* Information shown:

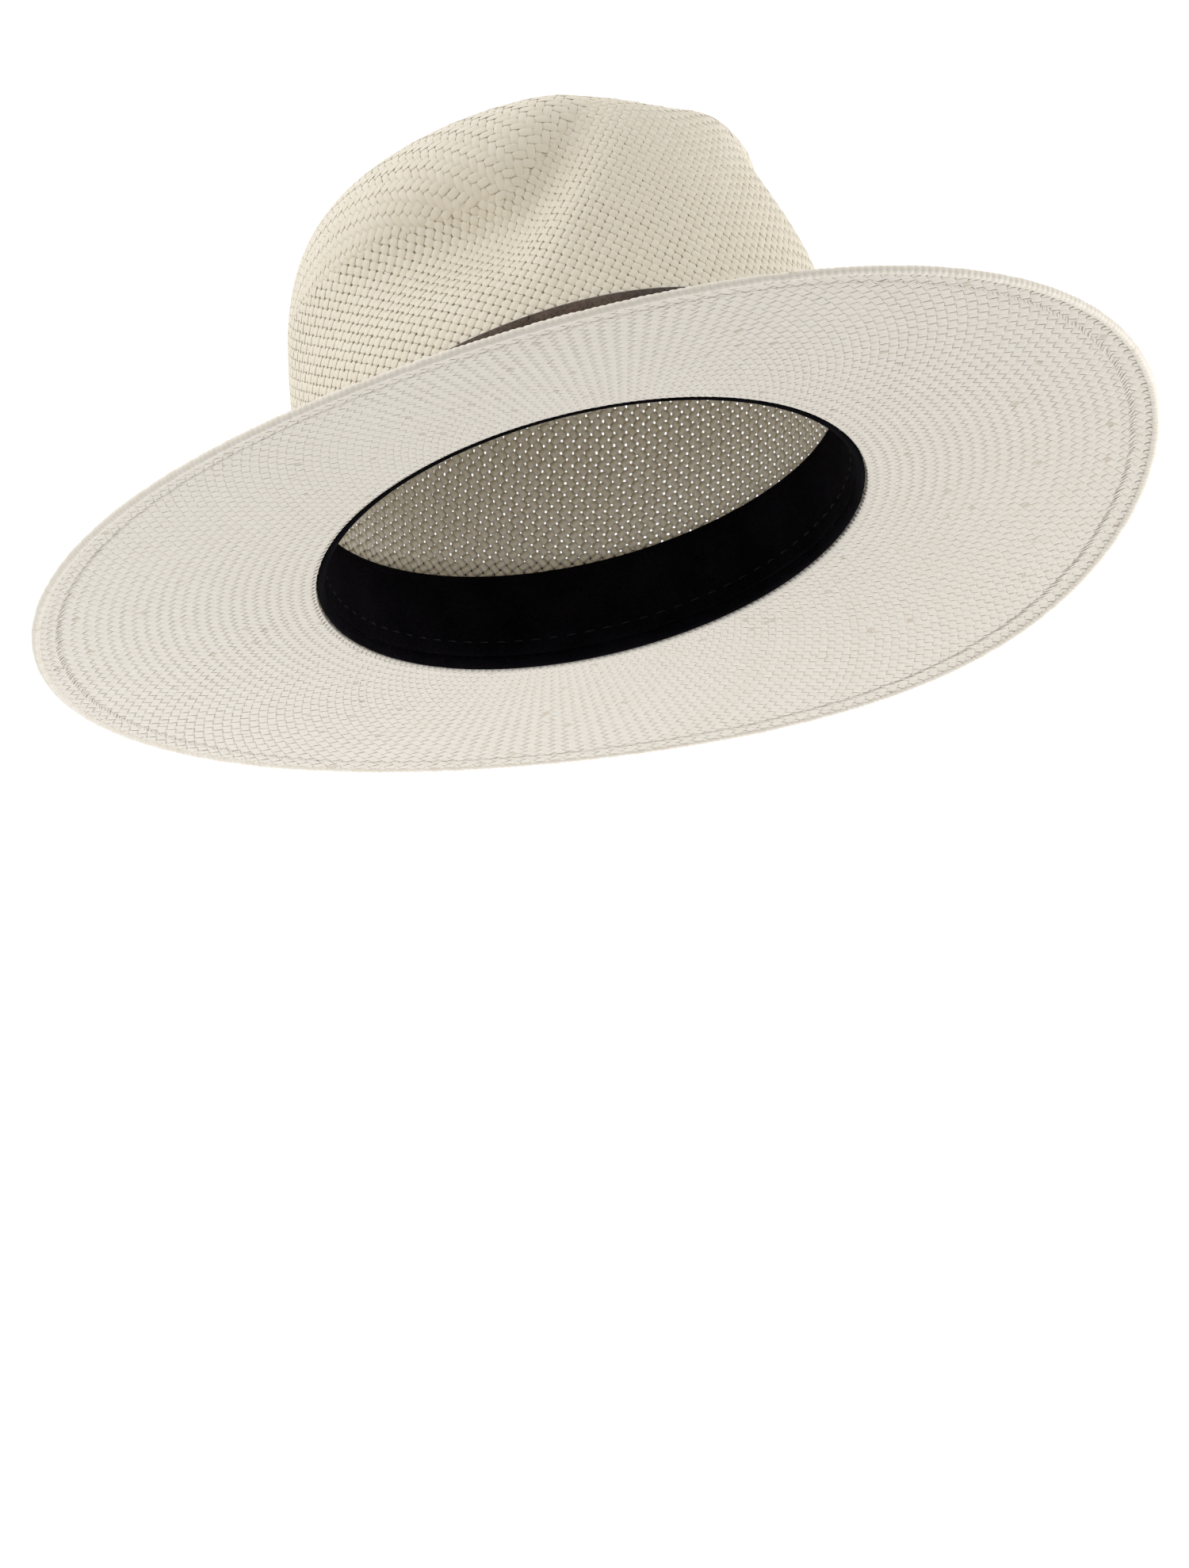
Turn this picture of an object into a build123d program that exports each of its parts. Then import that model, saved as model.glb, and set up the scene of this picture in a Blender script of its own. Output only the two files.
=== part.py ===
from build123d import *
import os
from math import atan2, cos, degrees, exp, hypot, pi, radians, sin

# A wide-brimmed woven straw hat, in millimetres. The origin is the centre of the head opening, in the
# plane where the crown meets the brim. +Z runs up the crown, -Y is the front, +X is the wearer's left.

# Head opening and crown, measured on the outside of the straw
HALF_WIDTH = 86.0
HALF_LENGTH = 101.5
CROWN_HEIGHT = 133.5
SIDE_HEIGHT = 80.0          # where the crown's side ends and its tip begins
STRAW = 1.6
SIDE_ROUND = 0.415          # how quickly the wall turns in towards the tip: smaller is squarer
SIDE_ROUND_FRONT = -0.08    # added to it at the front
TOP_ROUND = 0.36
TOP_ROUND_FRONT = -0.16
FRONT_TAPER = 0.128         # the front wall leans in by this share of its radius in 100 mm of height

# Teardrop dent along the tip
DENT_DEPTH = 24.0
DENT_HALF_WIDTH = 34.0
DENT_HALF_LENGTH = 70.0
DENT_CENTRE = 12.5          # behind the middle of the opening
DENT_NARROWING = 0.25       # how much the dent narrows towards the front

# Finger pinch on each side of the front
PINCH_DEPTH = 14.0
PINCH_HEIGHT = 92.0
PINCH_RISE = 18.0           # how much higher the crease runs at the front than at the side
PINCH_ANGLE = 34.0          # degrees from the side towards the front
PINCH_SPREAD = 26.0
PINCH_WIDTH = 20.0

# Brim, a nearly flat sheet with a soft roll round its edge
BRIM_WIDTH = 97.0
BRIM_WIDTH_CHANGE = 6.8     # wider at front and back than at the sides
BRIM_MEAN_DROP = 5.0
BRIM_SIDE_TO_SIDE = 3.4
BRIM_FRONT_TO_BACK = 7.9
BRIM_SADDLE = 6.0
BRIM_TWIST = 3.2
BRIM_RIPPLE = 3.0
EDGE_DIAMETER = 4.0
CORD_DIAMETER = 1.3
EDGE_SIDES = 8

# Hat band, keeper and tacks
BAND_BOTTOM = 3.0
BAND_HEIGHT = 38.0
BAND_THICKNESS = 1.2
BAND_GAP = 0.8              # the stiff band stands off the woven wall
KEEPER_ANGLE = 8.0          # degrees behind the wearer's left
KEEPER_WIDTH = 14.0
KEEPER_THICKNESS = 1.0
TACK_DIAMETER = 0.8
TACK_LENGTH = 2.6
TACK_COUNT = 4

# Sweatband, its seam tape, the reed in its lower edge and its stitches
SWEATBAND_BOTTOM = 5.2
SWEATBAND_HEIGHT = 30.0
SWEATBAND_THICKNESS = 1.0
SEAM_ANGLE = 142.0          # degrees from the wearer's left, round by the back
SEAM_WIDTH = 9.0
SEAM_THICKNESS = 0.6
REED_DIAMETER = 1.4
REED_TAPE_DIAMETER = 2.6
STITCH_DIAMETER = 0.7
STITCH_LENGTH = 3.6
STITCH_COUNT = 88

GAP = 0.3                   # between pieces that lie on each other
SPLINE_POINTS = 36
WALL_LEVELS = (0.3, 14, 30, 46, 60, 72)     # heights of the sections below the pinches
TIP_SHARES = (0.955, 0.92, 0.87, 0.81, 0.74, 0.66, 0.57, 0.47, 0.36, 0.24)


def smooth_step(low, high, value):
    share = min(max((value - low) / (high - low), 0.0), 1.0)
    return share * share * (3 - 2 * share)


def front_share(angle):
    """1 at the front of the hat, falling to 0 at the sides and back."""
    return max(-sin(angle), 0.0) ** 2


def wall_scale(angle, height, tall):
    """The crown's radius at this height, as a share of its radius at the opening."""
    front = front_share(angle)
    squareness = 2 / (TOP_ROUND + TOP_ROUND_FRONT * front)
    turn_in = (SIDE_ROUND + SIDE_ROUND_FRONT * front) / 2
    return (1 - (height / tall) ** squareness) ** turn_in * (1 - FRONT_TAPER * front * height / 100)


def wall_point(angle, height, skin):
    """A point on the crown's wall, moved out by skin. Only for heights below the pinches."""
    scale = wall_scale(angle, height, CROWN_HEIGHT + skin)
    return Vector(
        (HALF_WIDTH + skin) * scale * cos(angle), (HALF_LENGTH + skin) * scale * sin(angle), height
    )


def pinch_depth(angle, height):
    towards_front = degrees(atan2(-sin(angle), abs(cos(angle))))
    crease = PINCH_HEIGHT + PINCH_RISE * smooth_step(30, 62, towards_front)
    along = (towards_front - PINCH_ANGLE) / PINCH_SPREAD
    across = (height - crease) / PINCH_WIDTH
    return PINCH_DEPTH * exp(-along**2 - across**2)


def dent_depth(x, y, height):
    behind = y - DENT_CENTRE
    half_width = DENT_HALF_WIDTH * (1 + DENT_NARROWING * behind / 60)
    inside = (x / half_width) ** 2 + (behind / DENT_HALF_LENGTH) ** 2
    return DENT_DEPTH * exp(-(inside**1.3)) * smooth_step(0.55, 0.9, height / CROWN_HEIGHT)


def crown_point(angle, radius_share, skin):
    """A point on the dented crown, where the undented crown has this share of its full radius."""
    front = front_share(angle)
    turn_in = (SIDE_ROUND + SIDE_ROUND_FRONT * front) / 2
    rise = (TOP_ROUND + TOP_ROUND_FRONT * front) / 2
    height = (CROWN_HEIGHT + skin) * (1 - radius_share ** (1 / turn_in)) ** rise
    scale = radius_share * (1 - FRONT_TAPER * front * height / 100)
    pinch = pinch_depth(angle, height)
    outward = Vector(cos(angle) / HALF_WIDTH, sin(angle) / HALF_LENGTH).normalized()
    x = (HALF_WIDTH + skin) * scale * cos(angle) - pinch * outward.X
    y = (HALF_LENGTH + skin) * scale * sin(angle) - pinch * outward.Y
    return Vector(x, y, height - dent_depth(x, y, height))


def angles_round(count):
    return [2 * pi * step / count for step in range(count)]


def closed_curve(points):
    return Wire([Edge.make_spline(points, periodic=True)])


def wall_section(height, skin):
    return closed_curve([wall_point(a, height, skin) for a in angles_round(SPLINE_POINTS)])


def crown_form(skin):
    """The solid inside the crown's surface, moved out by skin."""
    sections = [wall_section(height, skin) for height in WALL_LEVELS]
    for share in TIP_SHARES:
        sections.append(closed_curve([crown_point(a, share, skin) for a in angles_round(SPLINE_POINTS)]))
    floor = crown_point(0, 0.01, skin).Z
    last = [crown_point(a, 0.12, skin) for a in angles_round(SPLINE_POINTS)]
    sections.append(closed_curve([Vector(p.X, p.Y, floor) for p in last]))
    return Solid.make_loft(sections)


def brim_point(angle, share, drop=0.0):
    """A point on the brim's upper face: share 0 is at the opening and 1 at the outer edge."""
    outward = Vector(cos(angle) / HALF_WIDTH, sin(angle) / HALF_LENGTH).normalized()
    reach = share * (BRIM_WIDTH - BRIM_WIDTH_CHANGE * cos(2 * angle))
    edge_height = (
        -BRIM_MEAN_DROP
        + BRIM_SIDE_TO_SIDE * cos(angle)
        + BRIM_FRONT_TO_BACK * sin(angle)
        - BRIM_SADDLE * cos(2 * angle)
        - BRIM_TWIST * sin(2 * angle)
        - BRIM_RIPPLE * cos(3 * angle)
    )
    return Vector(
        HALF_WIDTH * cos(angle) + reach * outward.X,
        HALF_LENGTH * sin(angle) + reach * outward.Y,
        share * edge_height - drop,
    )


def ruled_ring(corner_lines):
    """A closed ring whose section has a corner on each of these closed lines of points."""
    corners = [Edge.make_spline(points, periodic=True) for points in corner_lines]
    faces = [Face.make_surface_from_curves(a, b) for a, b in zip(corners, corners[1:] + corners[:1])]
    return Solid(Shell(faces))


def slab(bottom, top):
    return Pos(0, 0, (bottom + top) / 2) * Box(3 * HALF_LENGTH, 3 * HALF_LENGTH, top - bottom)


def wall_form(skin):
    """The solid inside the lower crown's wall, moved out by skin."""
    return Solid.make_loft([wall_section(height, skin) for height in WALL_LEVELS])


def wall_ring(bottom, height, inner_skin, outer_skin):
    """A band that follows the crown's wall."""
    return (wall_form(outer_skin) - wall_form(inner_skin)) & slab(bottom, bottom + height)


def wall_patch(angle, width, bottom, height, inner_skin, outer_skin):
    """A short length of such a band, centred on the angle."""
    centre = wall_point(angle, bottom + height / 2, outer_skin)
    turn = degrees(atan2(centre.Y, centre.X))
    cutter = Pos(centre.X, centre.Y, centre.Z) * Rot(0, 0, turn) * Box(40, width, 2 * height)
    return wall_ring(bottom, height, inner_skin, outer_skin) & cutter


def crown_shell():
    return crown_form(0) - crown_form(-STRAW)


def crown_side():
    """The crown's wall, below the pinches."""
    return crown_shell() & slab(0, SIDE_HEIGHT)


def crown_tip():
    """The pinched and dented top of the crown."""
    return crown_shell() & slab(SIDE_HEIGHT, 2 * CROWN_HEIGHT)


def brim_inner_share():
    return 1 - EDGE_DIAMETER / BRIM_WIDTH


def straw_brim():
    """The brim from the inside of the crown's wall out to the whipped edge."""
    ring = angles_round(2 * SPLINE_POINTS)
    inner = -STRAW / BRIM_WIDTH
    outer = brim_inner_share()
    corners = ((inner, 0), (outer, 0), (outer, STRAW), (inner, STRAW))
    return ruled_ring([[brim_point(a, share, drop) for a in ring] for share, drop in corners])


def tube_round(points, diameter):
    path = Edge.make_spline(points, periodic=True)
    section = Plane(origin=path @ 0, z_dir=path % 0) * Circle(diameter / 2)
    return Solid.sweep(section.face(), path)


def edge_ring(diameter):
    """A ring of eight-sided section that runs round the brim's outer edge."""
    ring = angles_round(2 * SPLINE_POINTS)
    lines = []
    for corner in angles_round(EDGE_SIDES):
        out, up = diameter / 2 * cos(corner), diameter / 2 * sin(corner)
        share = 1 + (out - EDGE_DIAMETER / 2) / BRIM_WIDTH
        lines.append([brim_point(a, share, STRAW / 2 - up) for a in ring])
    return ruled_ring(lines)


def brim_cord():
    return edge_ring(CORD_DIAMETER)


def brim_edge():
    return edge_ring(EDGE_DIAMETER - 2 * GAP) - edge_ring(CORD_DIAMETER + 2 * GAP)


def hat_band():
    return wall_ring(BAND_BOTTOM, BAND_HEIGHT, BAND_GAP, BAND_GAP + BAND_THICKNESS)


def band_keeper():
    skin = BAND_GAP + BAND_THICKNESS + GAP
    return wall_patch(
        radians(KEEPER_ANGLE), KEEPER_WIDTH, BAND_BOTTOM - 1, BAND_HEIGHT + 2, skin, skin + KEEPER_THICKNESS
    )


def band_tacks():
    """Short upright threads over the band's top edge, at even angles and clear of the keeper."""
    tacks = []
    for step in range(TACK_COUNT):
        angle = radians(45 + 360 * step / TACK_COUNT)
        place = wall_point(angle, BAND_BOTTOM + BAND_HEIGHT + 2 * GAP, TACK_DIAMETER / 2 + GAP)
        tack = Cylinder(TACK_DIAMETER / 2, TACK_LENGTH, align=(Align.CENTER, Align.CENTER, Align.MIN))
        tacks.append(Pos(place.X, place.Y, place.Z) * tack)
    return Compound(children=tacks)


SWEATBAND_SKIN = -STRAW - GAP
REED_SKIN = SWEATBAND_SKIN - REED_TAPE_DIAMETER / 2 - GAP


def sweatband():
    return wall_ring(SWEATBAND_BOTTOM, SWEATBAND_HEIGHT, SWEATBAND_SKIN - SWEATBAND_THICKNESS, SWEATBAND_SKIN)


def sweatband_seam_tape():
    skin = SWEATBAND_SKIN - SWEATBAND_THICKNESS - GAP
    return wall_patch(
        radians(SEAM_ANGLE), SEAM_WIDTH, SWEATBAND_BOTTOM, SWEATBAND_HEIGHT, skin - SEAM_THICKNESS, skin
    )


def reed_line():
    height = SWEATBAND_BOTTOM - REED_TAPE_DIAMETER / 2 - GAP
    return [wall_point(a, height, REED_SKIN) for a in angles_round(SPLINE_POINTS)]


def sweatband_reed():
    return tube_round(reed_line(), REED_DIAMETER)


def reed_tape():
    return tube_round(reed_line(), REED_TAPE_DIAMETER) - tube_round(reed_line(), REED_DIAMETER + 2 * GAP)


def sweatband_stitches():
    """Running stitches along the mouth, just under the reed."""
    height = SWEATBAND_BOTTOM - REED_TAPE_DIAMETER - STITCH_DIAMETER / 2 - 2 * GAP
    stitches = []
    for angle in angles_round(STITCH_COUNT):
        place = wall_point(angle, height, REED_SKIN)
        ahead = wall_point(angle + 0.01, height, REED_SKIN) - place
        turn = degrees(atan2(ahead.Y, ahead.X))
        stitch = Rot(0, 90, 0) * Cylinder(STITCH_DIAMETER / 2, STITCH_LENGTH)
        stitches.append(Pos(place.X, place.Y, place.Z) * Rot(0, 0, turn) * stitch)
    return Compound(children=stitches)


NODES = {
    "crown_side": crown_side,
    "crown_tip": crown_tip,
    "straw_brim": straw_brim,
    "brim_edge": brim_edge,
    "brim_cord": brim_cord,
    "hat_band": hat_band,
    "band_keeper": band_keeper,
    "band_tacks": band_tacks,
    "sweatband": sweatband,
    "sweatband_seam_tape": sweatband_seam_tape,
    "sweatband_reed": sweatband_reed,
    "reed_tape": reed_tape,
    "sweatband_stitches": sweatband_stitches,
}

os.makedirs("parts", exist_ok=True)
for name, build in NODES.items():
    shape = build()
    export_step(shape, f"parts/{name}.step")
    box = shape.bounding_box()
    print(f"{name}: volume {shape.volume:.0f}, {box.size.X:.1f} x {box.size.Y:.1f} x {box.size.Z:.1f} mm")
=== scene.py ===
"""A wide-brimmed woven straw hat with a teardrop crown, a dark suede band and a black sweatband.

The straw is modelled strand by strand: each family of straws is a set of thin closed ribbons that pass
over and under the other family along the blocked shape of the hat. Lengths are in metres, +Z runs up
the crown, -Y is the front and +X is the wearer's left.
"""
import logging
import math
from dataclasses import dataclass, field, replace
from enum import Enum
from typing import Iterable, Sequence

import bmesh
import bpy
import numpy as np
from mathutils import Matrix, Vector


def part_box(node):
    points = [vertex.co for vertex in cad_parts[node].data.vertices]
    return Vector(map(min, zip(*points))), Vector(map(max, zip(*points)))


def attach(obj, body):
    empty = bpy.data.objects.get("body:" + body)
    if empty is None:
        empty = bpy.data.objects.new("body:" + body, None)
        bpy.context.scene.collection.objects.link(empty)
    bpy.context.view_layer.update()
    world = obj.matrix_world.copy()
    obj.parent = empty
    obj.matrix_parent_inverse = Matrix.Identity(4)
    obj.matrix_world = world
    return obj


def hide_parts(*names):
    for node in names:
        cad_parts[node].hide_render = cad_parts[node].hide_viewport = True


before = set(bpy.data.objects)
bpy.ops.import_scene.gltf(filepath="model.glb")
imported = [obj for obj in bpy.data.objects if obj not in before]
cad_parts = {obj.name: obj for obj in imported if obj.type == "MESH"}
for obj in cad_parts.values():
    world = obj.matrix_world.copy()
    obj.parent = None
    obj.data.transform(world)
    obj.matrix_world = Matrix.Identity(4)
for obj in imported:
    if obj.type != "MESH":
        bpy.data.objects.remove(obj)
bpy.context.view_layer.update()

logging.basicConfig(level=logging.INFO, format="%(levelname)s %(message)s")
LOG = logging.getLogger("hat")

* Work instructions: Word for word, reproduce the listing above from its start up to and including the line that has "FRONT_TAPER = 0.128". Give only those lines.

* Expected answer:
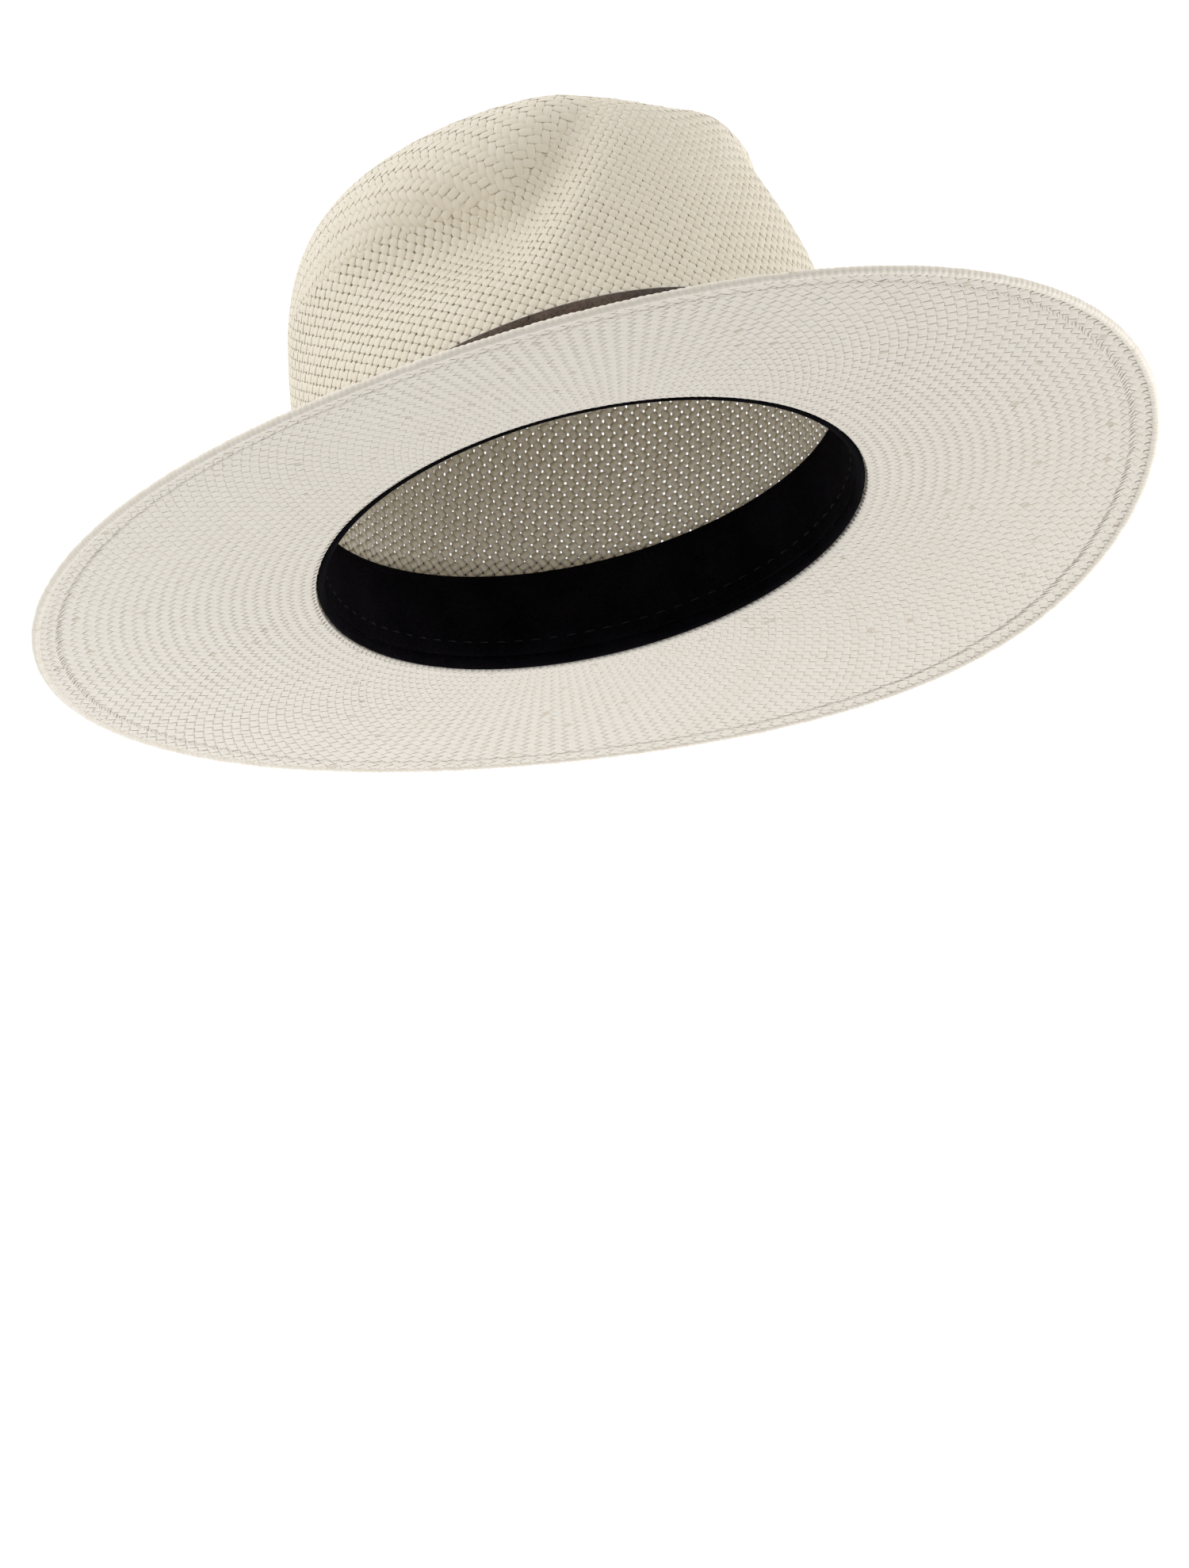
Turn this picture of an object into a build123d program that exports each of its parts. Then import that model, saved as model.glb, and set up the scene of this picture in a Blender script of its own. Output only the two files.
=== part.py ===
from build123d import *
import os
from math import atan2, cos, degrees, exp, hypot, pi, radians, sin

# A wide-brimmed woven straw hat, in millimetres. The origin is the centre of the head opening, in the
# plane where the crown meets the brim. +Z runs up the crown, -Y is the front, +X is the wearer's left.

# Head opening and crown, measured on the outside of the straw
HALF_WIDTH = 86.0
HALF_LENGTH = 101.5
CROWN_HEIGHT = 133.5
SIDE_HEIGHT = 80.0          # where the crown's side ends and its tip begins
STRAW = 1.6
SIDE_ROUND = 0.415          # how quickly the wall turns in towards the tip: smaller is squarer
SIDE_ROUND_FRONT = -0.08    # added to it at the front
TOP_ROUND = 0.36
TOP_ROUND_FRONT = -0.16
FRONT_TAPER = 0.128         # the front wall leans in by this share of its radius in 100 mm of height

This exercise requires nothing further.